Six Biggest Mistakes in Raising Start-Up Capital

Six Biggest Mistakes in Raising Start-Up Capital

10/1/2007 10:54 AM EDT

In the movie Little Fish, a video-store manager played by
Cate Blanchett applies for a bank loan to buy the business and expand
into online gaming. When her application is rejected, Blanchett hurls a
framed photo of the loan officer’s child across the room in fury.
Anyone who’s suffered a similar setback knows the feeling.

The business landscape is littered with
would-be entrepreneurs who’ve stumbled in their search for start-up
capital. Many requests are denied. Those who pass the test frequently
have unacceptable strings attached. Some deals that close come back to
bite the business owner in the form of onerous debt, insufficient
revenue share or worse.

Part of the problem lies in the nature of the start-up endeavor.
Freshly minted entrepreneurs are typically major risks for lenders
because they lack business experience, collateral to secure the loan or
both. Neither family, friends, banks, venture capital firms nor angel
investors are interested in losing their investment. You can’t blame
them for not wanting to take a risk on a venture without a reasonable
probability of return.

On the other hand, many financing efforts fail because of avoidable
mistakes that are made in pitching potential lenders, structuring the
agreement or managing the money once the deal is done.

Steering clear of these missteps can increase your chances of
success, both in obtaining start-up funds and keeping the money
flowing. Be sure to avoid these blunders:

1. Half-baked business plans: There’s nothing worse
than going into a money meeting unprepared. If you haven’t put the time
and energy into writing a full-blown business plan complete with
elements such as a cogent business description, financial projections
and a competitive market analysis, the people with the cash won’t put
the time into evaluating your proposal.

The Small Business Administration is a good source for learning how to write a business plan as well as find sample formats.

2. Focusing too much on the idea and too little on the management:
It’s not enough to convince potential backers that you’ve invented the
next must-have gadget or can’t-miss clothing store concept.

You also need a team that can generate the
revenues to repay a bank loan or provide an exit strategy for a VC or
angel investor.
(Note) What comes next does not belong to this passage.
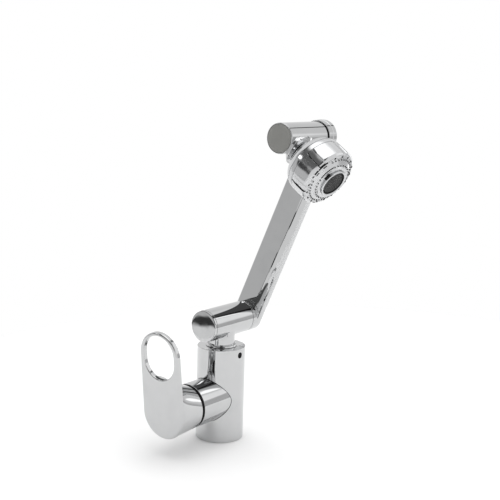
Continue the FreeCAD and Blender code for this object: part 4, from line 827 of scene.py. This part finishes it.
# lever: a leaning plate with a finger ring, on a round skirt that flares into it
lever = {"plate": 86.43, "thick": 5.0, "lean": 5.93, "foot": 24.0, "top": 23.2, "rise": 59.0,
         "edge": 1.8, "backEdge": 0.5, "ring": 18.5, "ringLow": 54.2, "ringRun": 6.2,
         "ringEdge": 1.1, "skirt": 21.86, "skirtFoot": 51.8, "skirtTop": 23.8, "skirtSteps": 14,
         "skirtRise": 11.0, "flare": 4.0, "hollow": 19.3, "hollowEnd": 69.8, "lip": 0.75,
         "lipRadius": 21.6}
plateBack = lever["plate"] - lever["thick"]
plate = turnPiece("leverPlate", [
    (lever["ring"], plateBack, lever["ringEdge"]),
    (lever["ring"], lever["plate"], lever["ringEdge"]),
    (lever["foot"], lever["plate"], lever["edge"]),
    (lever["foot"], plateBack, lever["backEdge"])], deckFrame, looped=True, sides=160, steps=5)
shrink = lever["top"] / lever["foot"]
for vert in plate.data.vertices:                         # outline and ring leave the circle
    inRing = sqrt(vert.co.x ** 2 + vert.co.y ** 2) < (lever["ring"] + 2) * mm
    upper = vert.co.x > hair
    if inRing:
        vert.co.x += (lever["ringLow"] + (lever["ringRun"] if upper else 0)) * mm
    elif upper:
        vert.co.x = vert.co.x * shrink + lever["rise"] * mm
        vert.co.y *= shrink
leanAbout = shift(0, 0, lever["plate"])
plate.data.transform(leanAbout @ Matrix.Rotation(radians(-lever["lean"]), 4, "Y")
                     @ leanAbout.inverted())
skirtLip = lever["skirtFoot"] + lever["lip"]
skirtEnd = lever["plate"] - lever["thick"] / 2
profile = [(lever["hollow"], lever["hollowEnd"]), (lever["hollow"], skirtLip, 0.1),
           (lever["skirt"], skirtLip, 0.25)]
for k in range(1, lever["skirtSteps"] + 1):
    part = k / lever["skirtSteps"]
    profile.append((lever["skirt"] + (lever["skirtTop"] - lever["skirt"]) * part,
                    skirtLip + (skirtEnd - skirtLip) * part))
skirt = turnPiece("leverSkirt", profile, deckFrame, sides=160)
for vert in skirt.data.vertices:                         # its top follows the plate's lean
    part = (vert.co.z / mm - skirtLip) / (skirtEnd - skirtLip)
    outer = sqrt(vert.co.x ** 2 + vert.co.y ** 2) > (lever["skirt"] - 0.6) * mm
    if outer and part > 0:
        if vert.co.x > hair:
            vert.co.x += (lever["skirtRise"] * part + lever["flare"] * part ** 6) * mm
        vert.co.z += vert.co.x * tan(radians(lever["lean"])) * part
combine(plate, skirt, "UNION")
setDown(plate, leverFrame)
plate.name = "leverHandle"
finishPiece(plate, "lever", "chrome", ["lever"])
lipRing = turnRing("leverLipRing", lever["hollow"] - 0.1, lever["lipRadius"], lever["skirtFoot"],
                   skirtLip + 0.05, leverFrame, edges=(0.2, 0))
finishPiece(lipRing, "lever", "rubber")
print("lever ready")

# floor, overhead light and the tent round the object
studio = {"floorTone": 0.92, "floorRadius": 0.55, "floorMiddle": (0.115, -0.096, 0),
          "overhead": 0.95, "spread": 120}
putDown()
bpy.ops.mesh.primitive_circle_add(vertices=128, radius=studio["floorRadius"], fill_type="NGON",
                                  location=studio["floorMiddle"])
floor = bpy.context.object
floor.name = "floor"
paper = bpy.data.materials.new("whitePaper")
paper.use_nodes = True
paperShader = paper.node_tree.nodes["Principled BSDF"]
paperShader.inputs["Base Color"].default_value = (*[studio["floorTone"]] * 3, 1)
paperShader.inputs["Roughness"].default_value = 0.9
paperShader.inputs["Specular IOR Level"].default_value = 0.1
floor.data.materials.append(paper)
overhead = bpy.data.lights.new("overhead", "SUN")
overhead.energy = studio["overhead"]
overhead.angle = radians(studio["spread"])
overheadLamp = bpy.data.objects.new("overhead", overhead)
overheadLamp.visible_glossy = False
bpy.context.collection.objects.link(overheadLamp)

# far parts of the tent: middle, half size and soft edge in degrees, then brightness
tentParts = {
    "farScreen": ((0, 18), (62, 20), (16, 8), 0.88),
    "rightScreen": ((-50, 28), (19, 19), (5, 6), 1.24),
    "seam": ((-6, 34), (2.4, 6), (0.8, 3), 0.05),
    "rightWall": ((-33, -5), (24, 5.5), (6, 4), 0.62),
    "leftWall": ((132, 3), (27, 16.6), (5, 0.8), 0.67),
    "darkWindow": ((141, 13), (12, 8), (4, 3), 0.06),
    "roomBehind": ((175, 43), (72, 22), (10, 6), 0.15),
    "slotLight": ((131, 30), (10, 4.5), (3, 2), 3.0),
    "tableEdge": ((142, -13.9), (22, 0.5), (3, 0.4), 0.04),
    "ceilingBox": ((0, 90), (180, 24), (1, 22), 1.9),
    "cameraFlag": ((-141, 27), (11, 20), (3, 4), 0.02),
}


def fadeOut(tree, value, half, soft):                    # 1 near nought, 0 past the half size
    faded = addNode(tree, "MapRange", {"Value": work(tree, "ABSOLUTE", value),
                                       "From Min": half + soft / 2, "From Max": half - soft / 2})
    faded.interpolation_type = "SMOOTHSTEP"
    return faded.outputs["Result"]


def hangTent(tree, parts):
    direction = addNode(tree, "TexCoord").outputs["Generated"]
    split = addNode(tree, "SeparateXYZ", {"Vector": direction})
    up = work(tree, "ARCSINE", split.outputs["Z"])
    glow = 1.0
    for (azimuth, elevation), (wide, tall), (softWide, softTall), tone in parts.values():
        turned = addNode(tree, "VectorRotate")
        turned.rotation_type = "Z_AXIS"
        turned.inputs["Angle"].default_value = radians(-azimuth)
        tree.links.new(direction, turned.inputs["Vector"])
        sides = addNode(tree, "SeparateXYZ", {"Vector": turned.outputs[0]})
        across = work(tree, "ARCTAN2", sides.outputs["Y"], sides.outputs["X"])
        off = work(tree, "SUBTRACT", up, radians(elevation))
        inside = work(tree, "MULTIPLY", fadeOut(tree, across, radians(wide), radians(softWide)),
                      fadeOut(tree, off, radians(tall), radians(softTall)))
        glow = blend(tree, inside, glow, tone)
    seen = addNode(tree, "LightPath").outputs["Is Camera Ray"]
    glow = blend(tree, seen, glow, 1.0)                  # the camera sees plain white
    backing = tree.nodes["Background"]
    backing.inputs["Color"].default_value = (1, 1, 1, 1)
    tree.links.new(glow, backing.inputs["Strength"])


tent = bpy.data.worlds.new("lightTent")
bpy.context.scene.world = tent
tent.use_nodes = True
hangTent(tent.node_tree, tentParts)

# near cards show only in reflections: place, azimuth, size in metres, soft share, brightness
cards = {
    "windowBox": ((0.336, -0.157, 0.257), -20, (0.1, 0.33), (0.15, 0.06), 1.75),
    "rightShelf": ((0.206, -0.336, 0.104), -42.3, (0.4, 0.14), (0.2, 0.3), 0.62),
}


def addCard(name, place, azimuth, size, soft, tone):
    putDown()
    bpy.ops.mesh.primitive_plane_add(size=1)
    card = bpy.context.object
    card.name = name
    card.scale = (*size, 1)
    card.rotation_euler = (radians(90), 0, radians(azimuth - 90))
    card.location = place
    board = bpy.data.materials.new(name)
    board.use_nodes = True
    tree = board.node_tree
    tree.nodes.remove(tree.nodes["Principled BSDF"])
    glow = addNode(tree, "Emission", {"Color": (1, 1, 1, 1), "Strength": tone})
    split = addNode(tree, "SeparateXYZ", {"Vector": addNode(tree, "TexCoord").outputs["Object"]})
    inside = work(tree, "MULTIPLY", fadeOut(tree, split.outputs["X"], 0.5 - soft[0] / 2, soft[0]),
                  fadeOut(tree, split.outputs["Y"], 0.5 - soft[1] / 2, soft[1]))
    both = addNode(tree, "MixShader", {"Fac": inside})
    tree.links.new(addNode(tree, "BsdfTransparent").outputs[0], both.inputs[1])
    tree.links.new(glow.outputs[0], both.inputs[2])
    tree.links.new(both.outputs[0], tree.nodes["Material Output"].inputs["Surface"])
    card.data.materials.append(board)
    card.visible_camera = False
    card.visible_diffuse = False
    card.visible_shadow = False
    card.visible_transmission = False


for name, settings in cards.items():
    addCard(name, *settings)

# the camera stands at the photograph's angle
view = {"place": (-0.74971, -0.60480, 0.36212), "lens": 71.597, "sensor": 36,
        "right": (0.61076, -0.79125, 0.02984), "forward": (0.78266, 0.59756, -0.17424)}
camera = bpy.data.cameras.new("camera")
camera.lens = view["lens"]
camera.sensor_width = view["sensor"]
camera.sensor_fit = "HORIZONTAL"
eye = bpy.data.objects.new("camera", camera)
right, ahead = Vector(view["right"]), Vector(view["forward"])
turn = Matrix((right, right.cross(ahead), -ahead)).transposed().to_4x4()
eye.matrix_world = Matrix.Translation(view["place"]) @ turn
bpy.context.collection.objects.link(eye)
bpy.context.scene.camera = eye
bpy.context.scene.view_settings.view_transform = "Standard"

print("scene ready")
Many business novices ignore the second part of the
equation; that can doom their money quest.

The greatest racehorse in the world still needs a great jockey to a
win a race. The same principle applies in business. Showing that you
have recruited a top-notch salesperson, a skilled marketer, an
accountant with start-up experience, other key personnel and even
outside experts like an attorney or business coach who can supply
professional guidance is essential to finding a funding source.
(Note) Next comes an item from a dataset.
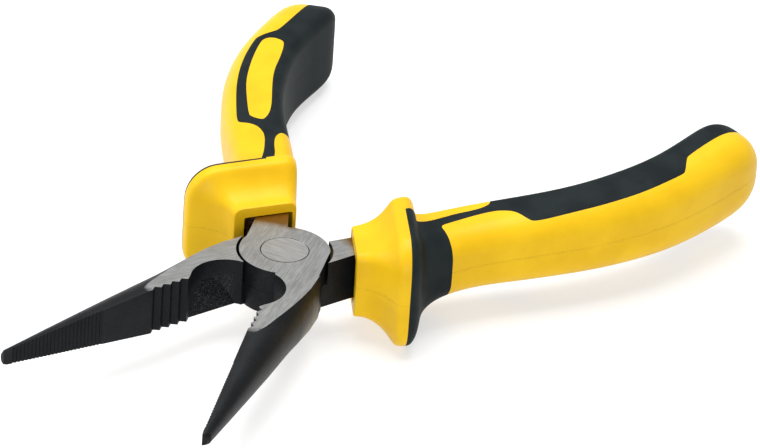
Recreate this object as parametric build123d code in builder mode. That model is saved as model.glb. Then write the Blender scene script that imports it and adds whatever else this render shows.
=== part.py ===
from build123d import *
import math
import os

# Long-nose pliers, millimetres. +Z is the pivot axis, the jaws point to -Y and the grips to +Y, and the
# origin is where the pivot axis meets the lower ground face. Each half is first drawn as it lies when the
# pliers are shut, with Z = 0 midway between the ground faces, half A with its jaw on +X and its grip on -X.
# It is then turned open about the pivot and raised. Half B is the same shape turned over about the Y axis.

# Whole tool
open_angle = 41.4          # between the jaws as the pliers lie
jaw_length = 60.2          # pivot axis to tip
head_thickness = 9.04      # over the two ground faces
grip_end = 96.6            # pivot axis to the end of the grips

# Lap joint
lap_radius = 8.3
lap_relief = 0.55          # from the rim of a lap to the round wall that it turns in
lap_gap = 0.05             # between the two lap faces
cheek_inset = 0.28         # how far the flat outer side beside the lap stays inside the lap's radius
rivet_shank_radius = 3.0
rivet_head_radius = 4.53
rivet_head_depth = 1.6
rivet_edge = 0.12          # bevel round the filed-flush head
running_clearance = 0.05   # between the rivet and the half that turns on it

# Jaw
tip_gap = 0.05             # from the meeting plane to the gripping face, at the tip
root_gap = 0.35            # the same, at the coarse teeth
tip_half_thickness = 1.39
jaw_thickness_slope = 0.1006
coarse_tooth_start = 19.9
coarse_tooth_pitch = 1.93
coarse_tooth_count = 5
coarse_tooth_depth = 0.8
fine_tooth_start = 39.6
fine_tooth_pitch = 0.8
fine_tooth_depth = 0.25
pocket_start = 8.75        # pivot axis to the near end of the pocket behind the teeth
pocket_end = 20.2
pocket_depth = 3.65
pocket_ramp_foot = 1.35    # what the sloping floor of the pocket leaves, from the meeting plane
pocket_ramp_slope = 2.45

# Grip and tang
socket_centre = (-5.9, 11.1)   # middle of the grip's mouth
seat_turn = {"a": 2.6, "b": 0.0}   # how far each grip is set outwards on its tang, degrees
grip_tilt = 1.6                # how far each grip leans towards the other half's ground face, degrees
inner_edge_radius = 2.4        # of the two edges of a grip's inner side
inlay_depth = 1.6              # thickness of the dark soft inlay
rim_seam_depth = 9.3           # from the mouth to where the inlay starts on the rim
mouth_depth = 5.0              # from the mouth to the start of the adhesive

half_thickness = head_thickness / 2
fine_tooth_count = int((jaw_length - 1 - fine_tooth_start) / fine_tooth_pitch)
turn_radius = lap_radius + lap_relief
tang_root_side = lap_radius - 0.5   # outer side of the tang where it leaves the lap
beyond = 60.0                  # half the size of the blocks used to trim solids


def box_between(low, high):
    """Solid block between two corners."""
    size = [h - l for l, h in zip(low, high)]
    return Pos(*low) * Box(*size, align=(Align.MIN, Align.MIN, Align.MIN), mode=Mode.PRIVATE)


def upright_plane(outer, inner, z):
    """Upright plane through two plan points, X along them and Y upwards, centred between them."""
    dx, dy = inner[0] - outer[0], inner[1] - outer[1]
    middle = ((outer[0] + inner[0]) / 2, (outer[1] + inner[1]) / 2, z)
    return Plane(origin=middle, x_dir=(dx, dy, 0), z_dir=(dy, -dx, 0))


def stretched(y, start, table_end, end):
    """A distance from a table drawn for one length, carried over to the length that is asked for."""
    return y if y < start else start + (y - start) * (end - start) / (table_end - start)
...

3. Not asking for enough money: In a 2004 U.S. Bank
study of reasons for small business failures, 79% cited "starting out
with too little money" as one of the causes of their collapse. That’s
often because entrepreneurs who are wet behind the ears don’t realize
that they should calculate their borrowing needs based on their
worst-case scenario instead of their best-case forecast.

An old accounting axiom says that everything will take twice as long
and cost twice as much as you expect. While that may be an
exaggeration, new business owners are frequently too optimistic about
how soon they will begin to fill their cash pipeline and how fast the
money will flow. If you’re underfunded, you won’t have a cushion to
tide you over in the event of slow initial sales or unexpected market

4. Having too many lenders or investors: One of the
hazards of securing financing from multiple sources is managing too
many relationships and expectations. It takes time away from your core
business. These not-so-silent partners may have conflicting interests
or demands, and the consequences can be devastating.
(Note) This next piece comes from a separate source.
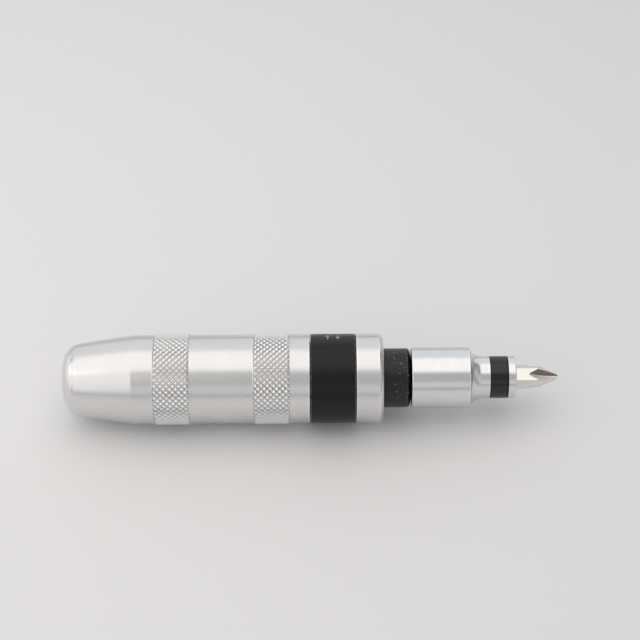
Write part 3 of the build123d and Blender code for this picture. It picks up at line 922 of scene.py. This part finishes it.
def add_hexagon_bar(start_x, end_x, width):
    """A hexagon bar along the tool, one of its flats turned as the bit is."""
    upright = Matrix.Rotation(radians(working_turn), 3, "X") @ Matrix.Rotation(pi / 2, 3, "Y")
    bar = start_piece("hexagon_bar", bpy.ops.mesh.primitive_cylinder_add, vertices=6,
                      radius=width / 2 / flat_share, depth=end_x - start_x,
                      location=((start_x + end_x) / 2, 0, 0), rotation=upright.to_euler())
    bpy.ops.object.mode_set(mode="OBJECT")
    return bar


def countersink(piece, face_x, side, radius):
    """Open the mouth of a hole in an end face that looks forward (1) or back (-1)."""
    inside, outside = face_x - side * mouth_depth, face_x + side * mouth_depth
    cone = draw_outline("countersink", [(inside, 0), (inside, radius - mouth_depth),
                                        (outside, radius + mouth_depth), (outside, 0)])
    shape_with(piece, turn_on_lathe(cone, lathe_sides))


socket_corner = drive_corner + socket_gap
socket_bottom_x = spindle_high.x + socket_end_gap
shape_with(holder, add_square_bar(holder_low.x - overrun, socket_bottom_x,
                                  drive_width + 2 * socket_gap, socket_corner, fit_gap))
countersink(holder, holder_low.x, -1, socket_corner + mouth_spread)
hexagon_bottom_x = socket_bottom_x + web_thickness
socket_width = hexagon_width + 2 * hexagon_gap
shape_with(holder, add_hexagon_bar(hexagon_bottom_x, holder_high.x + overrun, socket_width))
countersink(holder, holder_high.x, 1, socket_width / 2 / flat_share + mouth_spread)
bit_ball_x = (bit_ball_low.x + bit_ball_high.x) / 2
bit_ball_radius = (bit_ball_high.x - bit_ball_low.x) / 2
bit_ball_middle = Vector((bit_ball_x, 0, 0))
shape_with(holder, add_peg(bit_ball_radius + fit_gap, bit_ball_middle,
                           bit_ball_middle + ball_side * stem_radius))


def make_satin_chrome(name):
    """Satin chrome over fine turning lines, hazed a little by handling, with painted shade in the
    band's groove and at its ends, a painted highlight on the body's front edge and a painted shade
    line in the step behind the waist."""
    material, shader, place = start_finish(name, (0.79, 0.785, 0.79), 1, 0.22)
    x, radius = along_and_out(place)
    lines = turning_lines(x, radius, 7)
    haze = clouds(place, 0.3, 3)
    colour = tint(haze, (0.80, 0.795, 0.80), (0.74, 0.73, 0.735))
    # Painted shade: near black in the band's groove and the gaps at its ends.
    painted_gap_shade = between(x, band_low.x / mm - 0.1, band_high.x / mm + 0.2, 0.05)
    step_x = body_end_x / mm
    # Painted highlight: a paler band on the body's front edge, where it catches the light.
    rubbed = between(x, step_x - 0.7, step_x - 0.35, 0.1)
    # Painted shade: a dark line in the step behind the body, as if in its shadow.
    painted_step_shade = between(x, step_x - 0.05, step_x + 0.1, 0.08)
    colour = tint(painted_gap_shade, colour, (0.02, 0.02, 0.02))
    colour = tint(rubbed, colour, (0.84, 0.835, 0.84))
    colour = tint(painted_step_shade, colour, (0.3, 0.3, 0.3))
    feed(shader, {"Base Color": colour,
                  "Roughness": 0.18 + haze * 0.07 + lines * 0.04,
                  "Normal": dents(lines * 0.5 + clouds(place, 5, 3) * 0.5, 0.006 * mm)})
    return material


finish_piece(holder, "bit_holder", "holder_chrome", make_satin_chrome("satin_chrome"),
             "bit_holder")
dress(ground_steel, "bit_retaining_ball")

# Holder band: a black spring-steel sleeve snapped into the groove of the holder's stem. It covers
# the ball and presses it on the bit.
band_edge = 0.2 * mm
band_end_gap = 0.15 * mm
band_x, band_end_x = band_low.x + band_end_gap, band_high.x - band_end_gap

band = draw_outline("holder_band_skin", [(band_x, band_seat_radius), (band_x, stem_radius),
                                         (band_end_x, stem_radius),
                                         (band_end_x, band_seat_radius),
                                         (band_x, band_seat_radius)])
round_corner(band, band_x, stem_radius, band_edge, fine_round)
round_corner(band, band_end_x, stem_radius, band_edge, fine_round)
turn_on_lathe(band, lathe_sides)


def make_black_lacquer(name):
    """Satin black lacquer, glossier than the ring, with faint rings under it."""
    material, shader, place = start_finish(name, (0.006, 0.0055, 0.006), 0, 0.24,
                                           Specular_IOR_Level=0.5)
    x, radius = along_and_out(place)
    lines = turning_lines(x, radius, 2.5)
    colour = tint(clouds(place, 0.8, 3), (0.004, 0.0036, 0.004), (0.008, 0.0073, 0.008))
    feed(shader, {"Base Color": colour,
                  "Roughness": 0.17 + lines * 0.07,
                  "Normal": dents(lines * 0.6 + clouds(place, 5, 2) * 0.4, 0.008 * mm)})
    return material


finish_piece(band, "bit_holder", "band_black", make_black_lacquer("black_lacquer"),
             "holder_band")

# Bit: hexagon bar with a turned point and four flutes milled by a wheel with a rounded V edge,
# then nickelled. Its ground flats stay bright and the flutes keep a browner, duller skin.
bit_low, bit_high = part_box("phillips_bit")
bit_edge = 0.5 * mm
taper_length = 8.0 * mm
tip_radius = 0.9 * mm
flute_count = 4
flute_length = 11.0 * mm
flute_core = 0.7 * mm
flute_round = 0.9 * mm
wheel_sides = 120
edge_steps = 8
bit_bevel = 0.05 * mm
bit_sliver = 0.08 * mm
flat_angle = 0.5
sharp_angle = 25
hexagon_corner = hexagon_width / 2 / flat_share
skin_radius = hexagon_corner + fit_gap
taper_x = bit_high.x - taper_length
tip_x = bit_high.x - weld_reach

bit = add_hexagon_bar(bit_low.x, bit_high.x + overrun, hexagon_width)
bit.name = "cross_point_bit"
envelope = draw_outline("envelope", [(bit_low.x, 0), (bit_low.x, hexagon_corner - bit_edge),
                                     (bit_low.x + bit_edge, skin_radius), (taper_x, skin_radius),
                                     (tip_x, tip_radius), (tip_x, 0)])
shape_with(bit, turn_on_lathe(envelope, lathe_sides), "INTERSECT")

flute_depth = hexagon_width / 2 - flute_core
wheel_radius = (flute_depth ** 2 + flute_length ** 2) / (2 * flute_depth)
wheel_depth = hexagon_corner + overrun / 2
edge_turns = [pi / 4 * (2 * step / edge_steps - 1) for step in range(edge_steps + 1)]
wheel_edge = [(flute_round * sin(turn), wheel_radius - flute_round * (1 - cos(turn)))
              for turn in edge_turns]
side_x, side_radius = wheel_edge[-1]
wheel_side = (-side_x - wheel_depth, side_radius - wheel_depth)
wheel_outline = [wheel_side, *wheel_edge, (-wheel_side[0], wheel_side[1]), wheel_side]
for flute in range(flute_count):
    outward = side_direction(working_turn + 360 / flute_count * flute)
    wheel = draw_outline("wheel", wheel_outline)
    turn_on_lathe(wheel, wheel_sides)
    wheel.rotation_euler = Vector((1, 0, 0)).cross(outward).to_track_quat("X", "Z").to_euler()
    wheel.location = Vector((bit_high.x, 0, 0)) + outward * (flute_core + wheel_radius)
    bpy.context.view_layer.update()
    shape_with(bit, wheel)

clean_cuts(bit, bit_sliver)
bpy.ops.object.mode_set(mode="EDIT")
bpy.ops.mesh.select_all(action="SELECT")
bpy.ops.mesh.dissolve_limited(angle_limit=radians(flat_angle))
bpy.ops.object.mode_set(mode="OBJECT")
rounding = bit.modifiers.new("rounding", "BEVEL")
rounding.width = bit_bevel
rounding.segments = small_round
rounding.limit_method = "ANGLE"
rounding.angle_limit = radians(sharp_angle)
rounding.use_clamp_overlap = False
bpy.ops.object.modifier_apply(modifier=rounding.name)


def make_nickel(name):
    """Bright nickel on the ground flats and the point's skin. Each flute is duller, with one wall
    painted pale as a highlight and the other painted dark brown as shade."""
    material, shader, place = start_finish(name, (0.82, 0.8, 0.77), 1, 0.2)
    x, radius = along_and_out(place)
    toward = {turn: place.node("ShaderNodeVectorMath", {"operation": "DOT_PRODUCT"},
                               {0: place, 1: side_direction(working_turn + turn)}, "Value")
              for turn in (0, 60, 90, 120)}
    reaches = [x.maths("ABSOLUTE", toward[turn]) for turn in (0, 60, 120)]
    across_flats = x.maths("MAXIMUM", x.maths("MAXIMUM", reaches[0], reaches[1]), reaches[2])
    flat_radius = hexagon_width / 2 / mm
    taper = (skin_radius - tip_radius) / taper_length
    point_radius = (bit_high.x / mm - x) * taper + tip_radius / mm
    skin = x.maths("MAXIMUM", rise(across_flats, flat_radius - 0.05, flat_radius - 0.01),
                   rise(radius - point_radius, -0.09, -0.03))
    flute = (1 - skin) * rise(x, (taper_x - flute_length) / mm, taper_x / mm)
    turn = x.maths("ARCTAN2", toward[90], toward[0])
    # Painted highlight and shade: one wall of each flute is pale as if lit, the other dark brown
    # as if in shade.
    painted_lit_wall = rise(x.maths("SINE", turn * flute_count), -0.5, 0.3)
    scratches = clouds(place, 1.4, 4)
    grinding = x.node("ShaderNodeTexNoise", {"noise_dimensions": "1D"},
                      {"W": x, "Scale": 4.0, "Detail": 3}, "Fac")
    colour = tint(scratches, (0.83, 0.81, 0.78), (0.76, 0.735, 0.70))
    milled = tint(painted_lit_wall, (0.24, 0.2, 0.18), (0.9, 0.82, 0.77))
    feed(shader, {"Base Color": tint(flute, colour, milled),
                  "Metallic": 1 - flute * painted_lit_wall * 0.5,
                  "Roughness": 0.17 + scratches * 0.06 + flute * (0.12 + painted_lit_wall * 0.18),
                  "Normal": dents(grinding * 0.6 + scratches * 0.4, 0.008 * mm)})
    return material


finish_piece(bit, "bit", "bit_nickel", make_nickel("nickel"), "phillips_bit",
             sharp=sharp_angle)

# Floor, lights and camera: a plain pale floor, large soft lamps all round, and a camera that
# looks down at 45 degrees with the tool across the picture.
floor_size = 6
tool_middle = Vector((0.09, 0, 0))
bpy.ops.object.select_all(action="DESELECT")
bpy.ops.mesh.primitive_plane_add(size=floor_size, location=(tool_middle.x, 0, cad_low.z))
floor = bpy.context.object
floor.name = "floor"
floor.data.materials.append(start_finish("floor_paint", (0.8, 0.8, 0.8), 0, 0.9)[0])

world = bpy.data.worlds.new("studio")
bpy.context.scene.world = world
world.use_nodes = True
sky = world.node_tree.nodes["Background"].inputs
sky["Color"].default_value = (0.3, 0.3, 0.305, 1)
sky["Strength"].default_value = 1.0


def add_softbox(place, aim, width, depth, brightness, colour=(1, 1, 1)):
    """A flat lamp facing a point, whose face adds so much to the brightness of what lies
    behind it."""
    bpy.ops.object.light_add(type="AREA", location=place,
                             rotation=(aim - place).to_track_quat("-Z", "Y").to_euler())
    lamp = bpy.context.object.data
    lamp.shape = "RECTANGLE"
    lamp.size = width
    lamp.size_y = depth
    lamp.energy = brightness * pi * width * depth
    lamp.color = colour


warm, ivory, cool = (1, 0.96, 0.925), (1, 0.97, 0.94), (0.93, 0.96, 1)
overhead, behind = Vector((-0.45, 0.034, 0.6)), Vector((0.09, 0.9, 0.82))
low_front, high_front = Vector((0.09, -1.2, 0.38)), Vector((0.09, -0.834, 0.863))
left, right = Vector((-0.85, 0.06, 0.27)), Vector((1.05, -0.3, 0.45))
low_left_front, high_left_front = Vector((-0.47, -0.584, 0.5)), Vector((-0.415, -0.527, 0.628))
straight_down, straight_along_y = Vector((1, 1, 0)), Vector((1, 0, 1))
straight_along_x = Vector((0, 1, 1))
add_softbox(overhead, overhead * straight_down, 1.9, 0.65, 0.95, warm)
add_softbox(behind, behind * straight_along_y, 2.4, 1.47, 0.58, cool)
add_softbox(low_front, low_front * straight_along_y, 2.4, 0.55, 0.42)
add_softbox(high_front, tool_middle, 2.4, 0.7, 0.2)
add_softbox(low_left_front, tool_middle, 0.7, 0.85, 0.42, ivory)
add_softbox(high_left_front, tool_middle, 0.7, 0.55, 0.21, ivory)
add_softbox(left, left * straight_along_x, 1.4, 0.52, 0.7)
add_softbox(right, tool_middle, 1.1, 0.6, 0.25)

focal_pixels = 1850
picture_width = 640
tool_pixel_below_centre = 58.3
aim_x = 96.06 * mm
camera_distance = 697 * mm
camera_elevation = 45.0
camera_azimuth = -0.58

towards = Vector((sin(radians(camera_azimuth)) * cos(radians(camera_elevation)),
                  -cos(radians(camera_azimuth)) * cos(radians(camera_elevation)),
                  sin(radians(camera_elevation))))
bpy.ops.object.camera_add(location=Vector((aim_x, 0, 0)) + towards * camera_distance)
camera = bpy.context.object
camera.data.lens = camera.data.sensor_width * focal_pixels / picture_width
pitch_down = radians(camera_elevation) - atan(tool_pixel_below_centre / focal_pixels)
camera.rotation_euler = (pi / 2 - pitch_down, 0, radians(camera_azimuth))
bpy.context.scene.camera = camera
bpy.context.scene.view_settings.view_transform = "Standard"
This is particularly true when you raise money from friends and
family. One hairdresser I know borrowed money from seven or eight
relatives to open her own salon. The business was successful, but there
were perpetual battles over how the profits should be distributed. The
arguments couldn’t be settled to everyone’s satisfaction, so the salon
was forced to close.

5. Failing to get the proper legal agreements:
This is arguably more important than a prenuptial agreement for a
couple with significant individual assets. Every lender or investor
eventually will need his money back, and a legal document covering
everything from the terms to the timing can avoid the kind of acrimony
just described.

6. Poor cash flow management: Too many new business
owners burn through their seed money too quickly and fail to reach cash
flow-positive status in a timely manner. Some causal factors, such as
late product deliveries and economic downturns may be beyond one’s
control, but the executive team is clearly at fault for others, such as
unnecessary spending and overly optimistic expense/income forecasts.

Financial sponsors don’t take kindly to that sort of mismanagement.
And if they turn off the tap, all of your hard work may go down the

There are other pitfalls to avoid, but the bottom line is this: Play
by the lenders’ rules to get them to open their checkbook, but protect
yourself at the same time. There’s no point in launching a business
that will eventually sink under the weight of your investors’ demands.

If your business plan is good enough and you approach the right people, you should be able to whistle all the way to the bank.